◆ Stated problem
Repeat the listing in full, word for word.

-------- Data shown --------

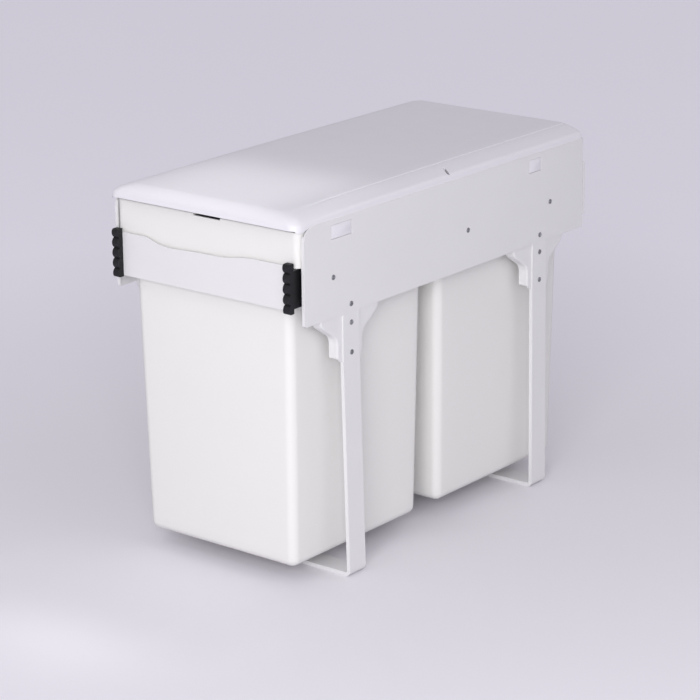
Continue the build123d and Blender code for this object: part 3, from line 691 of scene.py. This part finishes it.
# The floor is a disc of rings round the middle of the unit. To camera and mirror rays it is paler, and it glows
# faintly further out, so that the backdrop is even without more light on the unit.
def makeFloor():
    sides = surround["floorSides"]
    angle = np.linspace(0, 2 * math.pi, sides, endpoint=False)
    r, a = np.meshgrid(surround["floorRings"], angle, indexing="ij")
    points = np.stack([r * np.cos(a), r * np.sin(a), np.zeros_like(r)], -1).reshape(-1, 3)
    mesh = bpy.data.meshes.new("floor")
    faces = gridFaces(len(r), sides, closeColumns=True)[:, ::-1].tolist()
    faces.append(list(range(sides)))
    mesh.from_pydata(points.tolist(), [], faces)
    floor = bpy.data.objects.new("floor", mesh)
    scene.collection.objects.link(floor)
    material, tree, shader = newMaterial("floorLaminate", surround["floorColour"], surround["floorRoughness"])
    seen = addNode(tree, "ShaderNodeLightPath")
    direct = addNode(tree, "ShaderNodeMath", operation="MAXIMUM")
    tree.links.new(seen.outputs["Is Camera Ray"], direct.inputs[0])
    tree.links.new(seen.outputs["Is Glossy Ray"], direct.inputs[1])
    drift = addNoise(tree, (surround["driftPerMetre"],) * 3, detail=2.0)
    darker, paler = (shade(surround["floorSeen"], tone) for tone in surround["floorTones"])
    seenTone = mixColours(tree, drift, darker, paler)
    tone = mixColours(tree, direct.outputs[0], surround["floorColour"], seenTone)
    tree.links.new(tone, shader.inputs["Base Color"])
    where = addNode(tree, "ShaderNodeTexCoord")
    reach = addNode(tree, "ShaderNodeVectorMath", operation="LENGTH")
    tree.links.new(where.outputs["Object"], reach.inputs[0])
    glowRange = (surround["glowStart"], surround["glowEnd"])
    glow = addRamp(tree, reach.outputs["Value"], 0, surround["glowStrength"], *glowRange)
    shown = addNode(tree, "ShaderNodeMath", operation="MULTIPLY")
    tree.links.new(glow, shown.inputs[0])
    tree.links.new(direct.outputs[0], shown.inputs[1])
    shader.inputs["Emission Color"].default_value = (*surround["glow"], 1)
    tree.links.new(shown.outputs[0], shader.inputs["Emission Strength"])
    mesh.materials.append(material)


def makeWorld():
    world = bpy.data.worlds.new("studio")
    world.use_nodes = True
    background = world.node_tree.nodes["Background"]
    background.inputs["Color"].default_value = (*surround["worldColour"], 1)
    background.inputs["Strength"].default_value = surround["worldStrength"]
    scene.world = world


# Square soft lamps in metres, watts and degrees: two for the whole unit, and two faint narrow ones that lift the
# front of the lid.
lamps = dict(
    key=dict(place=(1.35, -2.1, 0.9), aim=(0, 0, 0.25), size=1.2, power=34.5, spread=180),
    right=dict(place=(2.4, 0.1, 0.9), aim=(0, 0, 0.25), size=1.4, power=2.6, spread=180),
    lidFront=dict(place=(0, -0.95, 1.35), aim=(0, -0.33, 0.37), size=0.25, power=0.024, spread=22),
    lidAbove=dict(place=(0, 0, 0.78), aim=(0, -0.205, 0.37), size=0.18, power=0.027, spread=17),
)


def makeLamps():
    for name, lamp in lamps.items():
        data = bpy.data.lights.new(name, "AREA")
        data.size = lamp["size"]
        data.energy = lamp["power"]
        data.spread = math.radians(lamp["spread"])
        light = bpy.data.objects.new(name, data)
        light.location = lamp["place"]
        beam = Vector(lamp["aim"]) - Vector(lamp["place"])
        light.rotation_euler = beam.to_track_quat("-Z", "Y").to_euler()
        scene.collection.objects.link(light)


view = dict(yaw=38.67, elevation=17.39, roll=-0.59, place=(1.6757, -2.10455, 1.0103), focalPixels=2716,
            imagePixels=700, sensor=36)


# The camera looks along the back vector (sin a cos e, -cos a cos e, sin e) reversed, and rolls about it.
def makeCamera():
    a, e, roll = (math.radians(view[key]) for key in ("yaw", "elevation", "roll"))
    back = Vector((math.sin(a) * math.cos(e), -math.cos(a) * math.cos(e), math.sin(e)))
    right = (-back).cross(Vector((0, 0, 1))).normalized()
    up = right.cross(-back)
    rolledRight = math.cos(roll) * right + math.sin(roll) * up
    rolledUp = -math.sin(roll) * right + math.cos(roll) * up
    data = bpy.data.cameras.new("camera")
    data.sensor_width = view["sensor"]
    data.lens = view["sensor"] * view["focalPixels"] / view["imagePixels"]
    camera = bpy.data.objects.new("camera", data)
    turn = Matrix((rolledRight, rolledUp, back)).transposed().to_4x4()
    camera.matrix_world = Matrix.Translation(view["place"]) @ turn
    scene.collection.objects.link(camera)
    scene.camera = camera


makeFloor()
makeWorld()
makeLamps()
makeCamera()
scene.view_settings.view_transform = "Standard"
print("floor, lights and camera set")
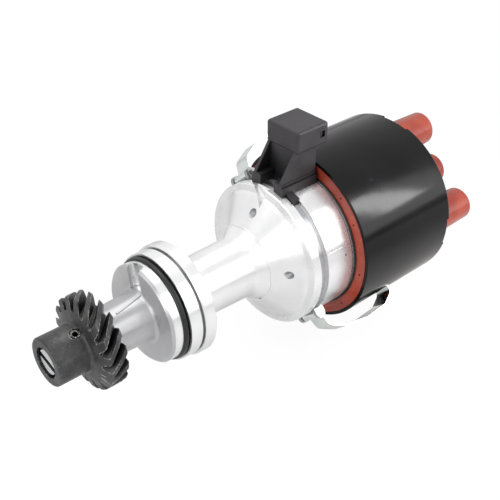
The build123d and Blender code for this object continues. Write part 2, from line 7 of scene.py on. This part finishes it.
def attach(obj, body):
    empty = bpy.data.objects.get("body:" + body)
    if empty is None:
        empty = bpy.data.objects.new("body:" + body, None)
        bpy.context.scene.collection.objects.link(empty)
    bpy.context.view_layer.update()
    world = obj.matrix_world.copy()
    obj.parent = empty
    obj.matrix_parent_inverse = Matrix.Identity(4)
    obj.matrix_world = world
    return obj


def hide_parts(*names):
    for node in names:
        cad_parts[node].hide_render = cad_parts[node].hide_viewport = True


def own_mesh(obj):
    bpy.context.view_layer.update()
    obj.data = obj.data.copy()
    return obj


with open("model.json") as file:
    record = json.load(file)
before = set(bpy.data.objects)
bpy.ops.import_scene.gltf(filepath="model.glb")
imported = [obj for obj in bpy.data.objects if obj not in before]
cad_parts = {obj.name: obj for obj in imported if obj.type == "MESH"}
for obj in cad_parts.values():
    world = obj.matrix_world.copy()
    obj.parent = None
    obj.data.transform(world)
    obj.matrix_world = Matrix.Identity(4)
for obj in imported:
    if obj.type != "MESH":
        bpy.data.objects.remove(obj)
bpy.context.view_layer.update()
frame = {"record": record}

scene = bpy.context.scene
mm = 0.001
shift = 6.7  # mm from the frame's origin to station 0, towards the cap
bpy.ops.object.select_all(action="DESELECT")


def hexColour(text):
    # sRGB hex to the linear values that the shaders take
    parts = [int(text[i:i + 2], 16) / 255 for i in (1, 3, 5)]
    linear = [p / 12.92 if p <= 0.04045 else ((p + 0.055) / 1.055) ** 2.4 for p in parts]
    return linear + [1.0]


def addNode(tree, kind, settings=None, values=None, links=None, stops=None, to=None):
    # one node with its settings, input values, incoming sockets, ramp stops and the input it feeds
    node = tree.nodes.new(kind)
    for name, value in (settings or {}).items():
        setattr(node, name, value)
    for name, value in (values or {}).items():
        node.inputs[name].default_value = value
    for name, socket in (links or {}).items():
        tree.links.new(socket, node.inputs[name])
    if stops:
        elements = node.color_ramp.elements
        elements.remove(elements[1])
        elements[0].position = stops[0][0]
        for place, colour in stops[1:]:
            elements.new(place)
        for element, (place, colour) in zip(elements, stops):
            isHex = isinstance(colour, str)
            element.color = hexColour(colour) if isHex else [colour] * 3 + [1.0]
    if to:
        tree.links.new(node.outputs[0], to)
    return node


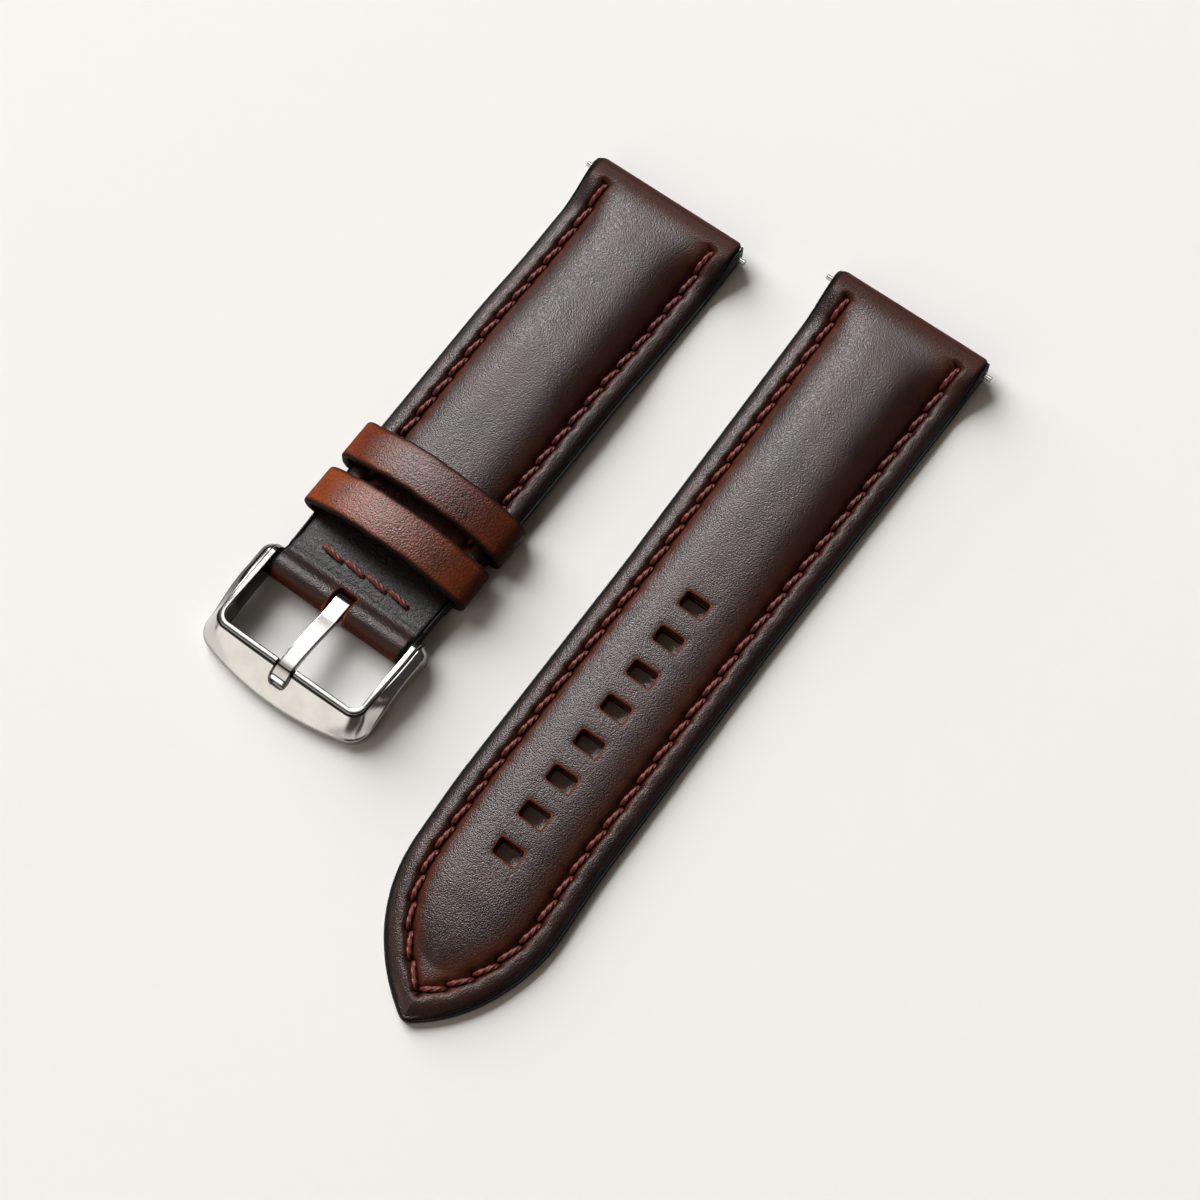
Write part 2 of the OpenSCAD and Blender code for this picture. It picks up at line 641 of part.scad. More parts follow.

--------

◆ Final answer
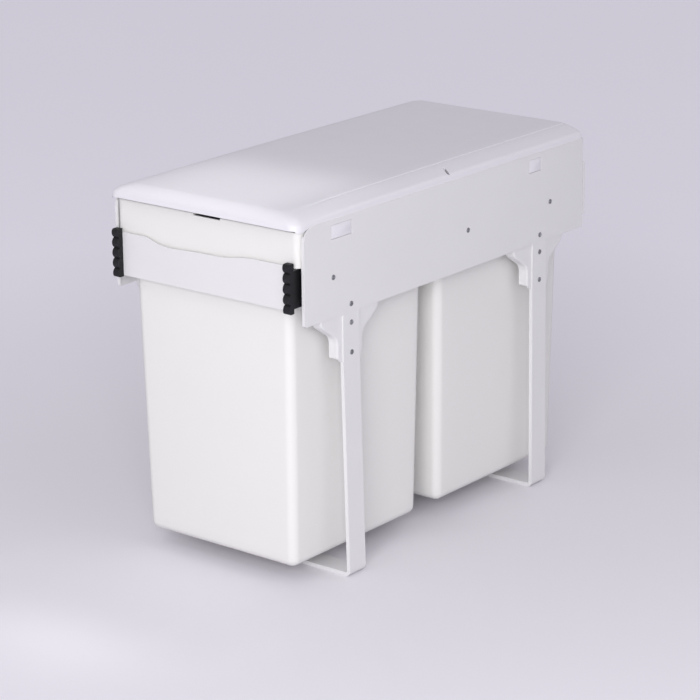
Continue the build123d and Blender code for this object: part 3, from line 691 of scene.py. This part finishes it.
# The floor is a disc of rings round the middle of the unit. To camera and mirror rays it is paler, and it glows
# faintly further out, so that the backdrop is even without more light on the unit.
def makeFloor():
    sides = surround["floorSides"]
    angle = np.linspace(0, 2 * math.pi, sides, endpoint=False)
    r, a = np.meshgrid(surround["floorRings"], angle, indexing="ij")
    points = np.stack([r * np.cos(a), r * np.sin(a), np.zeros_like(r)], -1).reshape(-1, 3)
    mesh = bpy.data.meshes.new("floor")
    faces = gridFaces(len(r), sides, closeColumns=True)[:, ::-1].tolist()
    faces.append(list(range(sides)))
    mesh.from_pydata(points.tolist(), [], faces)
    floor = bpy.data.objects.new("floor", mesh)
    scene.collection.objects.link(floor)
    material, tree, shader = newMaterial("floorLaminate", surround["floorColour"], surround["floorRoughness"])
    seen = addNode(tree, "ShaderNodeLightPath")
    direct = addNode(tree, "ShaderNodeMath", operation="MAXIMUM")
    tree.links.new(seen.outputs["Is Camera Ray"], direct.inputs[0])
    tree.links.new(seen.outputs["Is Glossy Ray"], direct.inputs[1])
    drift = addNoise(tree, (surround["driftPerMetre"],) * 3, detail=2.0)
    darker, paler = (shade(surround["floorSeen"], tone) for tone in surround["floorTones"])
    seenTone = mixColours(tree, drift, darker, paler)
    tone = mixColours(tree, direct.outputs[0], surround["floorColour"], seenTone)
    tree.links.new(tone, shader.inputs["Base Color"])
    where = addNode(tree, "ShaderNodeTexCoord")
    reach = addNode(tree, "ShaderNodeVectorMath", operation="LENGTH")
    tree.links.new(where.outputs["Object"], reach.inputs[0])
    glowRange = (surround["glowStart"], surround["glowEnd"])
    glow = addRamp(tree, reach.outputs["Value"], 0, surround["glowStrength"], *glowRange)
    shown = addNode(tree, "ShaderNodeMath", operation="MULTIPLY")
    tree.links.new(glow, shown.inputs[0])
    tree.links.new(direct.outputs[0], shown.inputs[1])
    shader.inputs["Emission Color"].default_value = (*surround["glow"], 1)
    tree.links.new(shown.outputs[0], shader.inputs["Emission Strength"])
    mesh.materials.append(material)


def makeWorld():
    world = bpy.data.worlds.new("studio")
    world.use_nodes = True
    background = world.node_tree.nodes["Background"]
    background.inputs["Color"].default_value = (*surround["worldColour"], 1)
    background.inputs["Strength"].default_value = surround["worldStrength"]
    scene.world = world


# Square soft lamps in metres, watts and degrees: two for the whole unit, and two faint narrow ones that lift the
# front of the lid.
lamps = dict(
    key=dict(place=(1.35, -2.1, 0.9), aim=(0, 0, 0.25), size=1.2, power=34.5, spread=180),
    right=dict(place=(2.4, 0.1, 0.9), aim=(0, 0, 0.25), size=1.4, power=2.6, spread=180),
    lidFront=dict(place=(0, -0.95, 1.35), aim=(0, -0.33, 0.37), size=0.25, power=0.024, spread=22),
    lidAbove=dict(place=(0, 0, 0.78), aim=(0, -0.205, 0.37), size=0.18, power=0.027, spread=17),
)


def makeLamps():
    for name, lamp in lamps.items():
        data = bpy.data.lights.new(name, "AREA")
        data.size = lamp["size"]
        data.energy = lamp["power"]
        data.spread = math.radians(lamp["spread"])
        light = bpy.data.objects.new(name, data)
        light.location = lamp["place"]
        beam = Vector(lamp["aim"]) - Vector(lamp["place"])
        light.rotation_euler = beam.to_track_quat("-Z", "Y").to_euler()
        scene.collection.objects.link(light)


view = dict(yaw=38.67, elevation=17.39, roll=-0.59, place=(1.6757, -2.10455, 1.0103), focalPixels=2716,
            imagePixels=700, sensor=36)


# The camera looks along the back vector (sin a cos e, -cos a cos e, sin e) reversed, and rolls about it.
def makeCamera():
    a, e, roll = (math.radians(view[key]) for key in ("yaw", "elevation", "roll"))
    back = Vector((math.sin(a) * math.cos(e), -math.cos(a) * math.cos(e), math.sin(e)))
    right = (-back).cross(Vector((0, 0, 1))).normalized()
    up = right.cross(-back)
    rolledRight = math.cos(roll) * right + math.sin(roll) * up
    rolledUp = -math.sin(roll) * right + math.cos(roll) * up
    data = bpy.data.cameras.new("camera")
    data.sensor_width = view["sensor"]
    data.lens = view["sensor"] * view["focalPixels"] / view["imagePixels"]
    camera = bpy.data.objects.new("camera", data)
    turn = Matrix((rolledRight, rolledUp, back)).transposed().to_4x4()
    camera.matrix_world = Matrix.Translation(view["place"]) @ turn
    scene.collection.objects.link(camera)
    scene.camera = camera


makeFloor()
makeWorld()
makeLamps()
makeCamera()
scene.view_settings.view_transform = "Standard"
print("floor, lights and camera set")
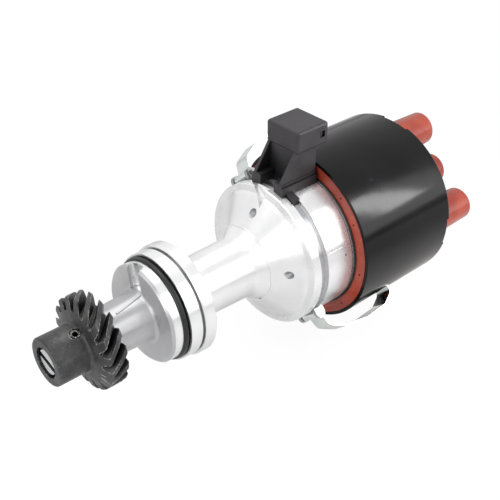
The build123d and Blender code for this object continues. Write part 2, from line 7 of scene.py on. This part finishes it.
def attach(obj, body):
    empty = bpy.data.objects.get("body:" + body)
    if empty is None:
        empty = bpy.data.objects.new("body:" + body, None)
        bpy.context.scene.collection.objects.link(empty)
    bpy.context.view_layer.update()
    world = obj.matrix_world.copy()
    obj.parent = empty
    obj.matrix_parent_inverse = Matrix.Identity(4)
    obj.matrix_world = world
    return obj


def hide_parts(*names):
    for node in names:
        cad_parts[node].hide_render = cad_parts[node].hide_viewport = True


def own_mesh(obj):
    bpy.context.view_layer.update()
    obj.data = obj.data.copy()
    return obj


with open("model.json") as file:
    record = json.load(file)
before = set(bpy.data.objects)
bpy.ops.import_scene.gltf(filepath="model.glb")
imported = [obj for obj in bpy.data.objects if obj not in before]
cad_parts = {obj.name: obj for obj in imported if obj.type == "MESH"}
for obj in cad_parts.values():
    world = obj.matrix_world.copy()
    obj.parent = None
    obj.data.transform(world)
    obj.matrix_world = Matrix.Identity(4)
for obj in imported:
    if obj.type != "MESH":
        bpy.data.objects.remove(obj)
bpy.context.view_layer.update()
frame = {"record": record}

scene = bpy.context.scene
mm = 0.001
shift = 6.7  # mm from the frame's origin to station 0, towards the cap
bpy.ops.object.select_all(action="DESELECT")


def hexColour(text):
    # sRGB hex to the linear values that the shaders take
    parts = [int(text[i:i + 2], 16) / 255 for i in (1, 3, 5)]
    linear = [p / 12.92 if p <= 0.04045 else ((p + 0.055) / 1.055) ** 2.4 for p in parts]
    return linear + [1.0]


def addNode(tree, kind, settings=None, values=None, links=None, stops=None, to=None):
    # one node with its settings, input values, incoming sockets, ramp stops and the input it feeds
    node = tree.nodes.new(kind)
    for name, value in (settings or {}).items():
        setattr(node, name, value)
    for name, value in (values or {}).items():
        node.inputs[name].default_value = value
    for name, socket in (links or {}).items():
        tree.links.new(socket, node.inputs[name])
    if stops:
        elements = node.color_ramp.elements
        elements.remove(elements[1])
        elements[0].position = stops[0][0]
        for place, colour in stops[1:]:
            elements.new(place)
        for element, (place, colour) in zip(elements, stops):
            isHex = isinstance(colour, str)
            element.color = hexColour(colour) if isHex else [colour] * 3 + [1.0]
    if to:
        tree.links.new(node.outputs[0], to)
    return node


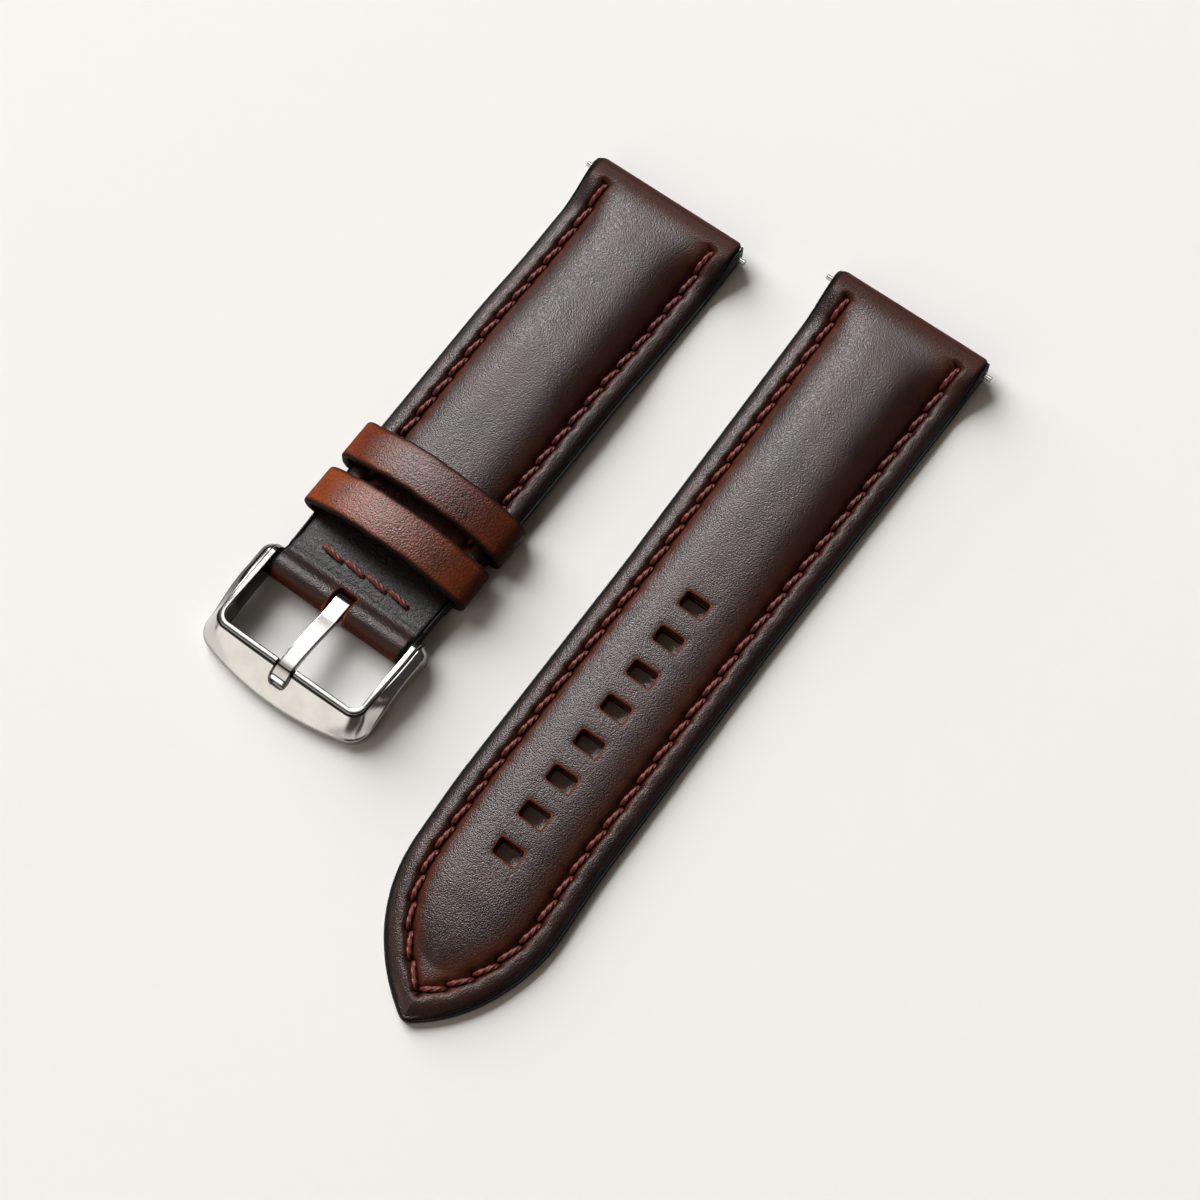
Write part 2 of the OpenSCAD and Blender code for this picture. It picks up at line 641 of part.scad. More parts follow.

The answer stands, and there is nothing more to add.